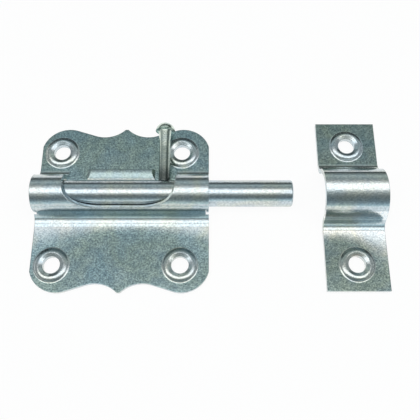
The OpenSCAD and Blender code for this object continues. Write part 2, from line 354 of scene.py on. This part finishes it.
def flatness(nodes, parts, facing, away, flat_run):
    """1 on the flats, which get painted shade and more roughness, 0 on slopes and raised forms.

    In front, the flats get both over flat_run from the arch's foot.
    """
    low = nodes.spread(parts["Z"], 1.0, 0.0, *FLAT_HEIGHT)
    level = nodes.math("MULTIPLY", nodes.spread(facing["Z"], 0.0, 1.0, *FLAT_FACING), low)
    behind = nodes.spread(parts["Y"], 0.0, 1.0, *REAR_FLANGE)
    in_front = nodes.spread(away, 0.0, 1.0, 0.0, flat_run)
    return nodes.math("MULTIPLY", level, nodes.math("MAXIMUM", in_front, behind))


# Zinc plating --------------------------------------------------------------

# Ramp positions and the tint that each gives the plating.
CLOUD_TINTS = (
    (0.36, (0.93, 1.00, 1.06)),
    (0.46, (0.99, 1.00, 1.00)),
    (0.54, (1.04, 1.03, 0.95)),
    (0.64, (0.95, 1.00, 1.04)),
)
BLOTCH_TINTS = ((0.34, (0.86, 0.89, 0.91)), (0.64, (1.11, 1.10, 1.07)))
GRAIN_TINTS = ((0.36, (0.38, 0.44, 0.46)), (0.50, WHITE), (0.66, (1.50, 1.48, 1.44)))
# Ramp positions between which a drawing line passes from dark to clear.
LINE_DARK, LINE_CLEAR = 0.35, 0.6

# Sizes against the grain's, and how much longer than wide the drawing lines are.
BLOTCH_SIZE, PIT_SIZE, LINE_SIZE = 4.0, 0.9, 0.6
LINE_STRETCH = 25.0
# Share of the grain and blotches that shows on the shiny parts. The flats, with their painted
# shade, show all of it.
SHINY_GRAIN = 0.35
# What the fine pits add to the roughness, and their depth.
PIT_ROUGHNESS = (-0.04, 0.06)
PIT_DEPTH = 0.03 * MM
EDGE_SAMPLES = 6


def zinc(name, settings, colour, streak, polish, sheet=None, patches=(), light_and_shade=()):
    """Bright zinc plating: faint colour clouds, a fine grain and drawing lines along the rod.

    streak is how dark the drawing lines are and polish is the roughness of shiny parts. patches
    are made by patch(), and most of them hold painted light and shade. fade is read by faded() and
    paints light and shade along Y. sheet is given for a pressed sheet alone, and holds the flats'
    flat_shade_color, flat_polish and flat_run, the foot that hollow() reads, and the leans that
    lean() reads. It gives the flats painted shade and more roughness, and gives curled front
    flanges and faint waves.
    """
    material = bpy.data.materials.new(name)
    nodes = Nodes(material)
    coordinates = nodes.add("ShaderNodeTexCoord").outputs
    place = coordinates["Object"]
    clouds = nodes.noise(place, settings.tint_size, detail=3.0, rough=0.55)
    grain = nodes.noise(place, settings.grain_size, detail=4.0, rough=0.8)
    blotches = nodes.noise(place, settings.grain_size * BLOTCH_SIZE, detail=2.0, rough=0.6)
    pits = nodes.noise(place, settings.grain_size * PIT_SIZE, detail=2.0, rough=0.6)
    along = nodes.add(
        "ShaderNodeMapping", {"Vector": place}, {"Scale": (1.0 / LINE_STRETCH, 1.0, 1.0)})
    lines = nodes.noise(along.outputs["Vector"], settings.grain_size * LINE_SIZE, detail=2.0)

    parts, facing = nodes.split(place), nodes.split(coordinates["Normal"])
    base = patched(nodes, place, facing, colour, patches)
    shine, grainy = polish, SHINY_GRAIN
    if sheet is not None:
        away, stretch = hollow(nodes, parts, sheet["foot"])
        flat = flatness(nodes, parts, facing, away, sheet["flat_run"])
        # Painted shade: the flats take the darker flat colour.
        base = nodes.mix("MIX", base, (*sheet["flat_shade_color"], 1.0), flat)
        shine = nodes.spread(flat, polish, sheet["flat_polish"])
        grainy = nodes.spread(flat, SHINY_GRAIN, 1.0)
    # Painted light and shade along Y.
    if light_and_shade:
        base = lit_and_shaded_along_y(nodes, parts, base, light_and_shade)
    layers = (
        (clouds, CLOUD_TINTS, 1.0),
        (lines, ((LINE_DARK, (1.0 - streak,) * 3), (LINE_CLEAR, WHITE)), 1.0),
        (blotches, BLOTCH_TINTS, grainy),
        (grain, GRAIN_TINTS, grainy),
    )
    for pattern, tints, share in layers:
        base = nodes.mix("MULTIPLY", base, nodes.ramp(pattern, tints), share)
    rough = nodes.math("ADD", nodes.spread(pits, *PIT_ROUGHNESS), shine)

    edges = nodes.add(
        "ShaderNodeBevel", sockets={"Radius": settings.edge_round}, samples=EDGE_SAMPLES)
    normal = edges.outputs["Normal"]
    if sheet is not None:
        curled = curl(nodes, away, stretch, settings)
        leaning = lean(nodes, parts, settings, sheet["leans"])
        normal = nodes.bump(nodes.math("ADD", curled, leaning), normal)
        waves = nodes.noise(place, settings.wave_size, detail=1.0)
        normal = nodes.bump(waves, normal, settings.wave_height)
    normal = nodes.bump(pits, normal, PIT_DEPTH)
    metal = nodes.add(
        "ShaderNodeBsdfPrincipled",
        {"Base Color": base, "Roughness": rough, "Normal": normal},
        {"Metallic": 1.0})
    nodes.add("ShaderNodeOutputMaterial", {"Surface": metal.outputs["BSDF"]})
    return material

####

* _Written instruction_: Repeat the data above exactly.

* _Written answer_:
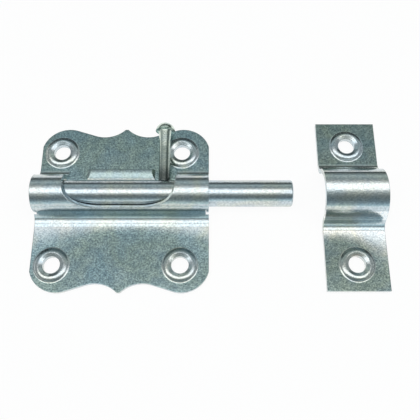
The OpenSCAD and Blender code for this object continues. Write part 2, from line 354 of scene.py on. This part finishes it.
def flatness(nodes, parts, facing, away, flat_run):
    """1 on the flats, which get painted shade and more roughness, 0 on slopes and raised forms.

    In front, the flats get both over flat_run from the arch's foot.
    """
    low = nodes.spread(parts["Z"], 1.0, 0.0, *FLAT_HEIGHT)
    level = nodes.math("MULTIPLY", nodes.spread(facing["Z"], 0.0, 1.0, *FLAT_FACING), low)
    behind = nodes.spread(parts["Y"], 0.0, 1.0, *REAR_FLANGE)
    in_front = nodes.spread(away, 0.0, 1.0, 0.0, flat_run)
    return nodes.math("MULTIPLY", level, nodes.math("MAXIMUM", in_front, behind))


# Zinc plating --------------------------------------------------------------

# Ramp positions and the tint that each gives the plating.
CLOUD_TINTS = (
    (0.36, (0.93, 1.00, 1.06)),
    (0.46, (0.99, 1.00, 1.00)),
    (0.54, (1.04, 1.03, 0.95)),
    (0.64, (0.95, 1.00, 1.04)),
)
BLOTCH_TINTS = ((0.34, (0.86, 0.89, 0.91)), (0.64, (1.11, 1.10, 1.07)))
GRAIN_TINTS = ((0.36, (0.38, 0.44, 0.46)), (0.50, WHITE), (0.66, (1.50, 1.48, 1.44)))
# Ramp positions between which a drawing line passes from dark to clear.
LINE_DARK, LINE_CLEAR = 0.35, 0.6

# Sizes against the grain's, and how much longer than wide the drawing lines are.
BLOTCH_SIZE, PIT_SIZE, LINE_SIZE = 4.0, 0.9, 0.6
LINE_STRETCH = 25.0
# Share of the grain and blotches that shows on the shiny parts. The flats, with their painted
# shade, show all of it.
SHINY_GRAIN = 0.35
# What the fine pits add to the roughness, and their depth.
PIT_ROUGHNESS = (-0.04, 0.06)
PIT_DEPTH = 0.03 * MM
EDGE_SAMPLES = 6


def zinc(name, settings, colour, streak, polish, sheet=None, patches=(), light_and_shade=()):
    """Bright zinc plating: faint colour clouds, a fine grain and drawing lines along the rod.

    streak is how dark the drawing lines are and polish is the roughness of shiny parts. patches
    are made by patch(), and most of them hold painted light and shade. fade is read by faded() and
    paints light and shade along Y. sheet is given for a pressed sheet alone, and holds the flats'
    flat_shade_color, flat_polish and flat_run, the foot that hollow() reads, and the leans that
    lean() reads. It gives the flats painted shade and more roughness, and gives curled front
    flanges and faint waves.
    """
    material = bpy.data.materials.new(name)
    nodes = Nodes(material)
    coordinates = nodes.add("ShaderNodeTexCoord").outputs
    place = coordinates["Object"]
    clouds = nodes.noise(place, settings.tint_size, detail=3.0, rough=0.55)
    grain = nodes.noise(place, settings.grain_size, detail=4.0, rough=0.8)
    blotches = nodes.noise(place, settings.grain_size * BLOTCH_SIZE, detail=2.0, rough=0.6)
    pits = nodes.noise(place, settings.grain_size * PIT_SIZE, detail=2.0, rough=0.6)
    along = nodes.add(
        "ShaderNodeMapping", {"Vector": place}, {"Scale": (1.0 / LINE_STRETCH, 1.0, 1.0)})
    lines = nodes.noise(along.outputs["Vector"], settings.grain_size * LINE_SIZE, detail=2.0)

    parts, facing = nodes.split(place), nodes.split(coordinates["Normal"])
    base = patched(nodes, place, facing, colour, patches)
    shine, grainy = polish, SHINY_GRAIN
    if sheet is not None:
        away, stretch = hollow(nodes, parts, sheet["foot"])
        flat = flatness(nodes, parts, facing, away, sheet["flat_run"])
        # Painted shade: the flats take the darker flat colour.
        base = nodes.mix("MIX", base, (*sheet["flat_shade_color"], 1.0), flat)
        shine = nodes.spread(flat, polish, sheet["flat_polish"])
        grainy = nodes.spread(flat, SHINY_GRAIN, 1.0)
    # Painted light and shade along Y.
    if light_and_shade:
        base = lit_and_shaded_along_y(nodes, parts, base, light_and_shade)
    layers = (
        (clouds, CLOUD_TINTS, 1.0),
        (lines, ((LINE_DARK, (1.0 - streak,) * 3), (LINE_CLEAR, WHITE)), 1.0),
        (blotches, BLOTCH_TINTS, grainy),
        (grain, GRAIN_TINTS, grainy),
    )
    for pattern, tints, share in layers:
        base = nodes.mix("MULTIPLY", base, nodes.ramp(pattern, tints), share)
    rough = nodes.math("ADD", nodes.spread(pits, *PIT_ROUGHNESS), shine)

    edges = nodes.add(
        "ShaderNodeBevel", sockets={"Radius": settings.edge_round}, samples=EDGE_SAMPLES)
    normal = edges.outputs["Normal"]
    if sheet is not None:
        curled = curl(nodes, away, stretch, settings)
        leaning = lean(nodes, parts, settings, sheet["leans"])
        normal = nodes.bump(nodes.math("ADD", curled, leaning), normal)
        waves = nodes.noise(place, settings.wave_size, detail=1.0)
        normal = nodes.bump(waves, normal, settings.wave_height)
    normal = nodes.bump(pits, normal, PIT_DEPTH)
    metal = nodes.add(
        "ShaderNodeBsdfPrincipled",
        {"Base Color": base, "Roughness": rough, "Normal": normal},
        {"Metallic": 1.0})
    nodes.add("ShaderNodeOutputMaterial", {"Surface": metal.outputs["BSDF"]})
    return material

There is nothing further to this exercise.